Vorige week schreef Bierman nog over de Hertog
Jan Grand Prestige, een zeer middelmatig bier van een (toegegeven moedige) brouwer
die er in slaagde om ook E150c door zijn brouwsel te jagen. Het bier werd
verkocht als Gerstewijn, een eer die ook dat andere omhooggevallen bier dat
luistert naar de naam Kasteelbier, zichzelf in een vlaag van commerciële grootheidswaanzin
heeft toegeëigend. Bierman is er eigenlijk nog altijd niet goed van, vandaar
dat hij er nog eens op terugkomt. Hoe is het eigenlijk mogelijk dat zoiets
bestaat. Ten overvloede natuurlijk omwille van het feit dat er nergens op de
aardkloot zoveel ronduit indrukwekkende bieren op zo een kleine ruimte naast
elkaar bestaan. Waarom drinkt iemand dan in Godsnaam Hertog Jan Grand Prestige,
Kasteelbier of zelfs Leffe? Waarom? Misschien houdt de mens vooral zelf de
truweel vast waarmee hij zijn eigen hel metst. Wannes Van de Velde zaliger,
zong op zijn CD de kleuren van de steden
al:
het is zo moeilijk om
te zwijgen
over de waanzin van
den tijd
die met zijn
ongebreideld stijgen
een overstroming
voorbereid
Maar à
rebours, tegen de keer en vooral tegen de middelmaat blijft Bierman de bieren
bij de naam noemen die hen rechtens toekomt. Bij slecht bier kan nog wat uitleg
volgen over wat er allemaal mis mee is. En een goed bier spreekt voor zichzelf,
daar moet verder niet veel over gezegd worden. Wel dat het goed is wel natuurlijk.
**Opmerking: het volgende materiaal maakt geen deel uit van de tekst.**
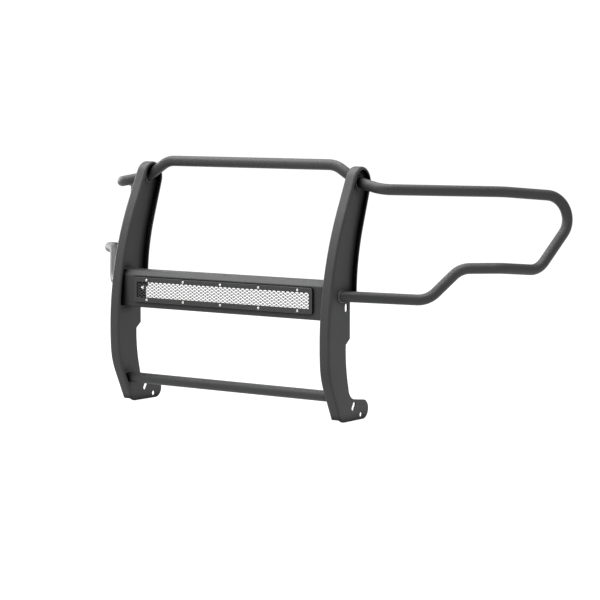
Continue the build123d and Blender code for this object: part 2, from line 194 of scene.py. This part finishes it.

Dat is in het Latijn ‘Bene Dicere’:
zeggen dat iets goed is. Hetzelfde dus als een benedictie of zegening. “Zalig
dit bier”, kan ook, maar komt raar over op café. En toch, probeer het maar eens
uit: “zalig de Straffe Hendrik, zalig iedereen die hem drinkt en zalig de
brouwer die hem gemaakt heeft”.
Sinds Bierman’s laatste bespreking in 2008 is
de Straffe Hendrik na heel wat vreemde omzwervingen terug thuisgekomen bij
brouwerij de Halve Maan in Brugge, waar hij – laat ons eerlijk zijn – ook thuishoort.
Deze bieren zijn ontstaan in de laatste stadsbrouwerij midden in het oude hart
van Brugge, tussen de middeleeuwse panden en de aandoenlijke Japanse toeristen,
te midden van de bloedprocessie, het begijnhof, de reien, de poertoren, het
minnewater en de koetsen, in een omgeving die alleen maar spreekt van trage,
eenvoudige degelijkheid, dingen die blijven terwijl mensen voorbijgaan.
De volle smaak van de Straffe Hendrik Tripel is
na al die jaren nog steeds buitengewoon lekker. Mout en hop geven zoveel prijs
in dit bier dat Bierman eigenlijk een jaar lang niets anders zou mogen drinken
om het volledig te kunnen doorgronden. Toch is het vooral de donkerbruine Quadruppel
die er in tussentijd is bijgekomen, die Bierman verzoent met de wereld. Het is
een bescheiden bier. Geen Gerstewijn hier en Grand Prestige daar. Ook geen
Stout in de titel, hoewel de Buffalo Stout bijvoorbeeld minder kleur en
karakter heeft dat dit bier. De titulaire Quadruppel past perfect en straalt
klasse uit. Verder “gewoon” 11 procent alcohol, diep donker bruin, mooi stevig
bleek schuim, smaakexplosie en verfrissing in één en toch niet teveel van
alles. Schoonheid ontroert en dit bier is vloeibare schoonheid. Zalig.